Dr. Thorsten Kuthe, HEUKING

Fazit
Kommen wir zurück zur Eingangsfrage: Wurde mir in den letzten Jahren mitgeteilt, dass man jetzt in die ‚prospektfreie Nachplatzierung über den Markt geht‘, stieß die anwaltliche Antwort, dass das nicht zulässig ist, oft auf ein‚ das machen aber andere auch und unser Dienstleister sagt, das geht‘. Wer es bislang nicht glauben wollte, kann es jetzt (mit juristischer Interpretation) den BaFin-Hinweisen entnehmen. Und so gerne ich auch praxisbezogen berate: An der Stelle wird meines Erachtens völlig zu Recht ein Riegel vorgeschoben. Wenn man sich so der Regulatorik entziehen könnte, dann wäre das ganze Gesetz nichts wert.

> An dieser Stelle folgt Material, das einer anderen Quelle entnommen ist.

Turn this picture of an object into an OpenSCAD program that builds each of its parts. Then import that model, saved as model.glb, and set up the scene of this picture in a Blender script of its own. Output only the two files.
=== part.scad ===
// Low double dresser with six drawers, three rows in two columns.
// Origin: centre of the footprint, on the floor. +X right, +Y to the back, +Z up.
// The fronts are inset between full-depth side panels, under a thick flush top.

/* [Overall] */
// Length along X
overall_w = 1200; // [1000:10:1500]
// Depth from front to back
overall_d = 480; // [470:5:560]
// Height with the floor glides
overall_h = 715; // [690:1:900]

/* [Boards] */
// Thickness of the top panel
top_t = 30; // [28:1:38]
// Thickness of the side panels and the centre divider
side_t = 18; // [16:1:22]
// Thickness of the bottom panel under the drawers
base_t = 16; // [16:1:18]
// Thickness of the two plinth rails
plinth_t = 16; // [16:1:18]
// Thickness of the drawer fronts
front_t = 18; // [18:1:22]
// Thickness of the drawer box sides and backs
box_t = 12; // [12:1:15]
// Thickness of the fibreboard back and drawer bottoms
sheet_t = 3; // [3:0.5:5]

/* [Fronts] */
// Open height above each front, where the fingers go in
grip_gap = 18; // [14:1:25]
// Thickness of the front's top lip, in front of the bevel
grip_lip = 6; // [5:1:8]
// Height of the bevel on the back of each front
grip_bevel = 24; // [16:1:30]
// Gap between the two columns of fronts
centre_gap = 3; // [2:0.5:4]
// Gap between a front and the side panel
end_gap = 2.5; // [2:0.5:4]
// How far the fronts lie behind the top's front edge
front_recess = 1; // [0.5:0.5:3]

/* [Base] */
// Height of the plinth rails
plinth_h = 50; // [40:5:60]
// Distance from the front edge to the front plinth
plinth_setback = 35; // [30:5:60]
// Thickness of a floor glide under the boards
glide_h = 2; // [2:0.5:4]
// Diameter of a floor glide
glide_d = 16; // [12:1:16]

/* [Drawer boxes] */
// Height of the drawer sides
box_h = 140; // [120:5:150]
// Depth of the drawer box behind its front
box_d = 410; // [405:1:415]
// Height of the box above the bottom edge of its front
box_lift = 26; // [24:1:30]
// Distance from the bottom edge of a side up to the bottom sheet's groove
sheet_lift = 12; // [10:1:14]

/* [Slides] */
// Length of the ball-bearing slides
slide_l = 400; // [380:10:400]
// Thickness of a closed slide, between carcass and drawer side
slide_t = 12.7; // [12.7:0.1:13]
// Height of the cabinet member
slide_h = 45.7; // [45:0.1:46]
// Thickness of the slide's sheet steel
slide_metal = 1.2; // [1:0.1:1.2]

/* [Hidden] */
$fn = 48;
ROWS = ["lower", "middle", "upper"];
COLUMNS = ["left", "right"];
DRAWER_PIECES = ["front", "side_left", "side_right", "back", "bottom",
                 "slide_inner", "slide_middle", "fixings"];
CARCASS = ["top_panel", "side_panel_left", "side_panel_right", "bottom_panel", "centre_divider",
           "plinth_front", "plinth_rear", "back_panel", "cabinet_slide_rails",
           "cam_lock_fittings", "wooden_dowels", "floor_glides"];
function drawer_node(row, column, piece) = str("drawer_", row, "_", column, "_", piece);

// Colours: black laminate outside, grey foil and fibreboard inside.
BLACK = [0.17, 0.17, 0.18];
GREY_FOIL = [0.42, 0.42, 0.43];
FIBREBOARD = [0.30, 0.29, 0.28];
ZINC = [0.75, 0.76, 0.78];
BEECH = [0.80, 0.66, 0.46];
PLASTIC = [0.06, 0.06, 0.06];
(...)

Und zum Trost: Zwischenzeitlich nimmt die Zahl der Ausnahmen von der Prospektpflicht weiter zu und wahrscheinlich in wenigen Monaten werden prospektfreie Angebote von Anleihen bis 12 Mio. EUR möglich werden. Auch dann verbleiben Aufklärungspflichten gegenüber den Anlegern durch entsprechende Dokumentation – aber das ist ein anderes Thema, vielleicht demnächst an dieser Stelle.